Para barrar genéricos, gigante farmacêutica dá patente de remédio a índios
Manobra jurídica envolve medicamento que fatura US$ 1,5 bilhão por ano - e será investigada pelo Congresso dos EUA
O colírio Restasis é um dos medicamentos mais bem-sucedidos do laboratório americano Allergan, com US$ 1,5 bilhão de faturamento por ano – 10% de toda a receita do laboratório, conhecido por produzir a toxina botulínica Botox. Mas o colírio, que induz a produção de lágrima e é indicado para casos graves de olhos secos, está no mercado dos EUA desde 1983. Por isso, outros laboratórios querem lançar versões genéricas, e mais baratas, do medicamento (cujo princípio ativo é a ciclosporina). Para fazer isso, é preciso abrir um processo na US Patent Office, que avalia o caso. Mas o Allergan se antecipou a isso com uma manobra surpreendente: doou a patente do remédio para uma tribo indígena.
Os contemplados foram os 3.000 índios Akwesasne, da reserva Mohawk Saint Regis, no Estado de Nova York. Além de ganhar as seis patentes do remédio de graça, eles receberão US$ 15 milhões anuais em royalties pagos pelo Allergan, que continuará a produzir o remédio bilionário. Nos EUA, as reservas indígenas são consideradas nações soberanas, o que dá a elas alguns direitos específicos, como o de construir e explorar os próprios cassinos.
Acredita-se que, por causa do status soberano, patentes pertencentes aos índios sejam imunes, e não possam ser questionadas pelo US Patent Office. Resultado: outros laboratórios não poderiam lançar versões genéricas do Restasis.
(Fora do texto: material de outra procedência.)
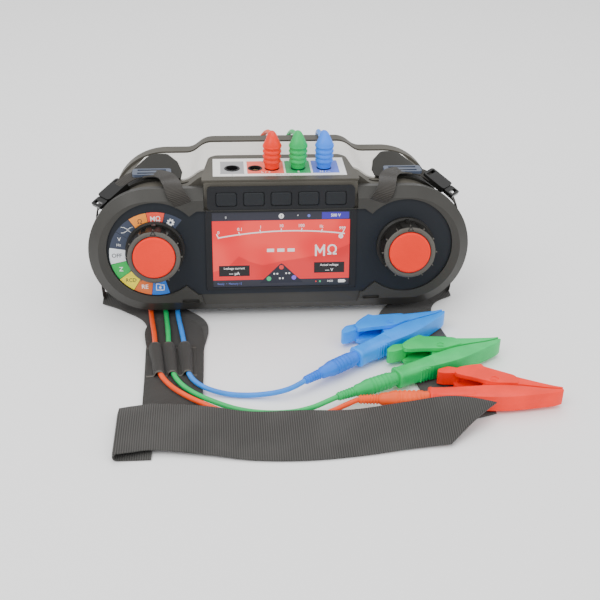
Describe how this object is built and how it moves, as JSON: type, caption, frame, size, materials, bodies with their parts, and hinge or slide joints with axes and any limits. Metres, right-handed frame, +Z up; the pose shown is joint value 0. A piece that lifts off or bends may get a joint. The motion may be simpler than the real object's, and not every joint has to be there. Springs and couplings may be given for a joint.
{
  "type": "insulation resistance tester",
  "caption": "Bench-top insulation and installation tester with tilted screen face, two test knobs, neck strap and coloured clip leads.",
  "frame": {"origin": "centre of the base pad under the instrument, on the plane that it stands on", "axes": "+X to the right of a person facing the screen, +Y from the screen to the back, +Z up"},
  "size_m": [0.3485, 0.3715, 0.1435],
  "materials": {
    "case_plastic": "fine textured dark warm grey plastic",
    "bumper_rubber": "satin over-moulded dark grey rubber",
    "fascia_print": "matt blue-grey printed fascia",
    "window_glass": "clear display window",
    "display": "lit colour display",
    "key_rubber": "matt silicone keys",
    "knob_plastic": "fluted dark plastic",
    "cap_red": "coral red plastic",
    "board": "green circuit board with dark parts",
    "steel": "plated steel",
    "contact": "gold plated contact",
    "cell": "printed cell jackets in a tray",
    "switch_plastic": "black switch bodies",
    "copper": "taped winding on a ferrite core",
    "label_white": "ribbed off-white plate",
    "pad_rubber": "ribbed dark grey pads",
    "foot_rubber": "black rubber",
    "webbing": "ribbed dark grey webbing",
    "slider_metal": "blue-grey slider",
    "buckle_plastic": "black acetal",
    "lead_red": "orange-red silicone",
    "lead_green": "green silicone",
    "lead_blue": "blue silicone",
    "boot_mixed": "silicone boots in the three lead colours",
    "clip_red": "red clip moulding",
    "clip_green": "green clip moulding",
    "clip_blue": "blue clip moulding"
  },
  "bodies": {
    "root": {"battery_pack": "cell", "cable_front_blue": "lead_blue", "cable_front_green": "lead_green", "cable_front_red": "lead_red", "cable_rear_blue": "lead_blue", "cable_rear_green": "lead_green", "cable_rear_red": "lead_red", "case_gasket": "foot_rubber", "case_screws": "steel", "clip_handle_blue": "clip_blue", "clip_handle_green": "clip_green", "clip_handle_red": "clip_red", "clip_pins": "steel", "clip_springs": "steel", "coil_blue": "lead_blue", "coil_green": "lead_green", "coil_red": "lead_red", "display_module": "display", "display_window": "window_glass", "fascia_panel": "fascia_print", "feet": "foot_rubber", "front_bumper": "bumper_rubber", "front_case": "case_plastic", "high_voltage_transformer": "copper", "jack_contacts": "contact", "jack_housings": "switch_plastic", "keypad_frame": "fascia_print", "lead_boots": "boot_mixed", "lead_holder": "webbing", "main_board": "board", "plug_blue": "lead_blue", "plug_green": "lead_green", "plug_red": "lead_red", "probe_socket": "switch_plastic", "rear_case": "case_plastic", "rotary_switches": "switch_plastic", "screen_frame": "fascia_print", "shoulder_pads": "pad_rubber", "socket_panel": "case_plastic", "strap_buckles": "buckle_plastic", "strap_front": "webbing", "strap_left_run": "webbing", "strap_loops": "webbing", "strap_right_run": "webbing", "strap_risers": "webbing", "strap_sliders": "slider_metal", "top_label": "label_white"},
    "clip_jaw_blue": {"clip_jaw_blue": "clip_blue"},
    "clip_jaw_green": {"clip_jaw_green": "clip_green"},
    "clip_jaw_red": {"clip_jaw_red": "clip_red"},
    "key_1": {"key_1": "key_rubber"},
    "key_2": {"key_2": "key_rubber"},
    "key_3": {"key_3": "key_rubber"},
    "key_4": {"key_4": "key_rubber"},
    "key_5": {"key_5": "key_rubber"},
    "left_knob": {"left_knob": "knob_plastic"},
    "left_test_button": {"left_test_button": "cap_red"},
    "right_knob": {"right_knob": "knob_plastic"},
    "right_test_button": {"right_test_button": "cap_red"}
  },
  "joints": [
    {"name": "range_knob_turn", "type": "hinge", "parent": "root", "child": "left_knob", "pos_m": [-0.1004, -0.05059, 0.06155], "axis": [0, -0.9837, 0.1797], "range_deg": [-23, 184]},
    {"name": "function_knob_turn", "type": "hinge", "parent": "root", "child": "right_knob", "pos_m": [0.1004, -0.05059, 0.06155], "axis": [0, -0.9837, 0.1797], "continuous": true},
    {"name": "left_test_push", "type": "slide", "parent": "left_knob", "child": "left_test_button", "axis": [0, 0.9837, -0.1797], "range_m": [0, 0.002], "stiffness_N_per_m": 700, "springref_m": -0.0008},
    {"name": "right_test_push", "type": "slide", "parent": "right_knob", "child": "right_test_button", "axis": [0, 0.9837, -0.1797], "range_m": [0, 0.002], "stiffness_N_per_m": 700, "springref_m": -0.0008},
    {"name": "key_1_push", "type": "slide", "parent": "root", "child": "key_1", "axis": [0, 0.9837, -0.1797], "range_m": [0, 0.001], "stiffness_N_per_m": 600, "springref_m": -0.0005},
    {"name": "key_2_push", "type": "slide", "parent": "root", "child": "key_2", "axis": [0, 0.9837, -0.1797], "range_m": [0, 0.001], "stiffness_N_per_m": 600, "springref_m": -0.0005},
    {"name": "key_3_push", "type": "slide", "parent": "root", "child": "key_3", "axis": [0, 0.9837, -0.1797], "range_m": [0, 0.001], "stiffness_N_per_m": 600, "springref_m": -0.0005},
    {"name": "key_4_push", "type": "slide", "parent": "root", "child": "key_4", "axis": [0, 0.9837, -0.1797], "range_m": [0, 0.001], "stiffness_N_per_m": 600, "springref_m": -0.0005},
    {"name": "key_5_push", "type": "slide", "parent": "root", "child": "key_5", "axis": [0, 0.9837, -0.1797], "range_m": [0, 0.001], "stiffness_N_per_m": 600, "springref_m": -0.0005},
    {"name": "clip_red_open", "type": "hinge", "parent": "root", "child": "clip_jaw_red", "pos_m": [0.14681, -0.179, 0.0092], "axis": [0, 0, 1], "range_deg": [0, 24], "stiffness_Nm_per_rad": 0.5, "springref_deg": -20.05},
    {"name": "clip_green_open", "type": "hinge", "parent": "root", "child": "clip_jaw_green", "pos_m": [0.11694, -0.13132, 0.0092], "axis": [0, 0, 1], "range_deg": [0, 24], "stiffness_Nm_per_rad": 0.5, "springref_deg": -20.05},
    {"name": "clip_blue_open", "type": "hinge", "parent": "root", "child": "clip_jaw_blue", "pos_m": [0.08434, -0.09525, 0.0092], "axis": [0, 0, 1], "range_deg": [0, 24], "stiffness_Nm_per_rad": 0.5, "springref_deg": -20.05}
  ]
}
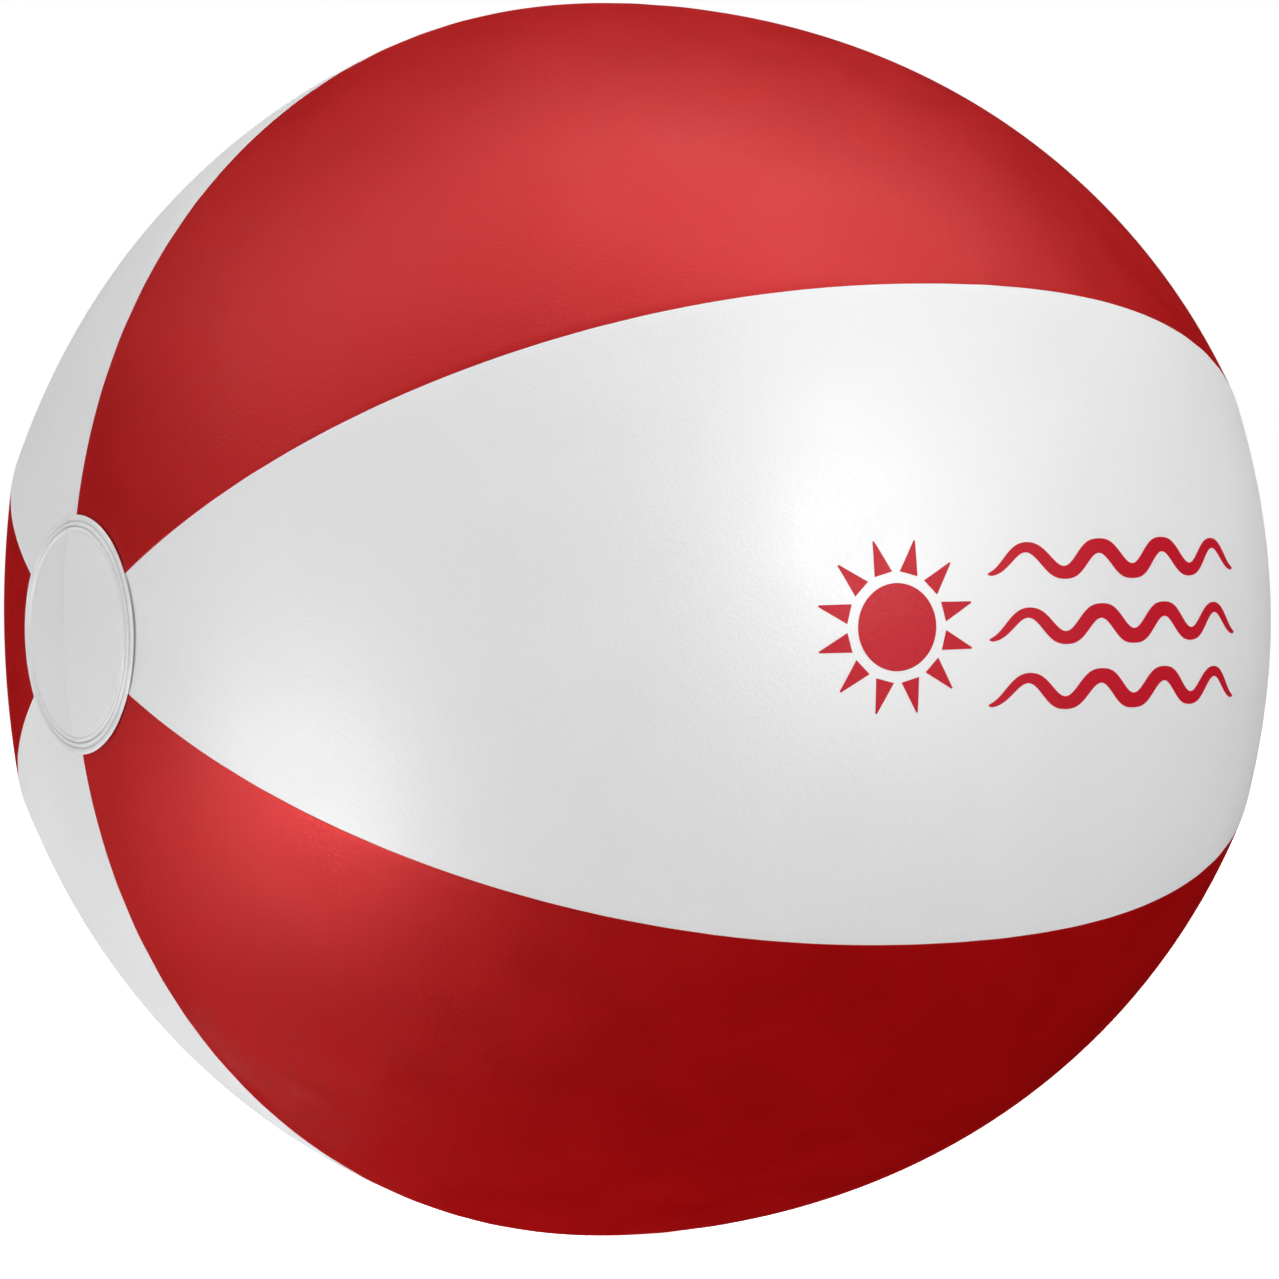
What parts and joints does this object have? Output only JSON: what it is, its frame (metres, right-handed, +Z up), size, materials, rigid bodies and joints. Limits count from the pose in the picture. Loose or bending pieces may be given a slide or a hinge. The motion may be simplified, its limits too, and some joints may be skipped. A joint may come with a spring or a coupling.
{
  "type": "inflatable beach ball",
  "caption": "Blown-up film ball of alternating red and white panels, with a round welded disc at each end and a push-in air valve with a tethered plug.",
  "frame": {"origin": "centre of the blown-up ball", "axes": "+X along the ball's axis, out of the disc that holds the valve; -X out of the plain end disc; -Y out of the front white panel; +Z up"},
  "size_m": [0.2728, 0.2552, 0.264],
  "materials": {
    "red_vinyl": "smooth satin PVC film, red",
    "white_vinyl": "smooth satin PVC film, white",
    "moulded_vinyl": "soft moulded PVC, white",
    "clear_vinyl": "thin soft PVC, milky white"
  },
  "bodies": {
    "root": {"panel_white_front": "white_vinyl", "panel_red_upper": "red_vinyl", "panel_white_upper_back": "white_vinyl", "panel_red_back": "red_vinyl", "panel_white_lower_back": "white_vinyl", "panel_red_lower": "red_vinyl", "end_disc": "white_vinyl", "valve_disc": "white_vinyl", "valve_flange": "moulded_vinyl", "valve_sleeve": "clear_vinyl"},
    "stem": {"valve_stem": "moulded_vinyl"},
    "plug": {"valve_plug": "moulded_vinyl", "plug_strap": "moulded_vinyl"},
    "flap": {"check_flap": "clear_vinyl"}
  },
  "joints": [
    {"name": "valve_slide", "type": "slide", "parent": "root", "child": "stem", "axis": [1, 0, 0], "range_m": [0, 0.0136], "deforming": ["valve_sleeve"]},
    {"name": "plug_hinge", "type": "hinge", "parent": "stem", "child": "plug", "pos_m": [0.136, 0, -0.0062], "axis": [0, 1, 0], "range_deg": [0, 120], "deforming": ["plug_strap"]},
    {"name": "flap_hinge", "type": "hinge", "parent": "stem", "child": "flap", "pos_m": [0.1198, 0, 0.0042], "axis": [0, 1, 0], "range_deg": [0, 60], "stiffness_Nm_per_rad": 0.00005}
  ]
}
A manobra do Allergan causou polêmica nos EUA, onde o Congresso já pediu esclarecimentos. Em entrevista à revista Fortune, o CEO do laboratório se defendeu dizendo que a doação é uma defesa contra as “patent trolls”, corporações criadas com o único propósito de atacar patentes de outras empresas. A empresa afirmou que, antes de ser transferida para os índios, a propriedade intelectual do Restasis já estava sendo questionada na Justiça do Texas, que poderá liberar os genéricos do remédio. (Procurada pela SUPER, a Allergan não quis fazer nenhum comentário adicional).
Os índios americanos também estão no meio de uma disputa envolvendo a Apple, que é sendo acusada de usar patentes tecnológicas pertencentes a outra empresa no iPad. A tal outra empresa é a MEC Resources – que pertence às tribos Mandan, Hidatsa e Arikara. Os índios dizem que o iPad 4, lançado em 2012, infringe uma patente de laminação de tela pertencente a eles. O caso está tramitando na Justiça da Califórnia.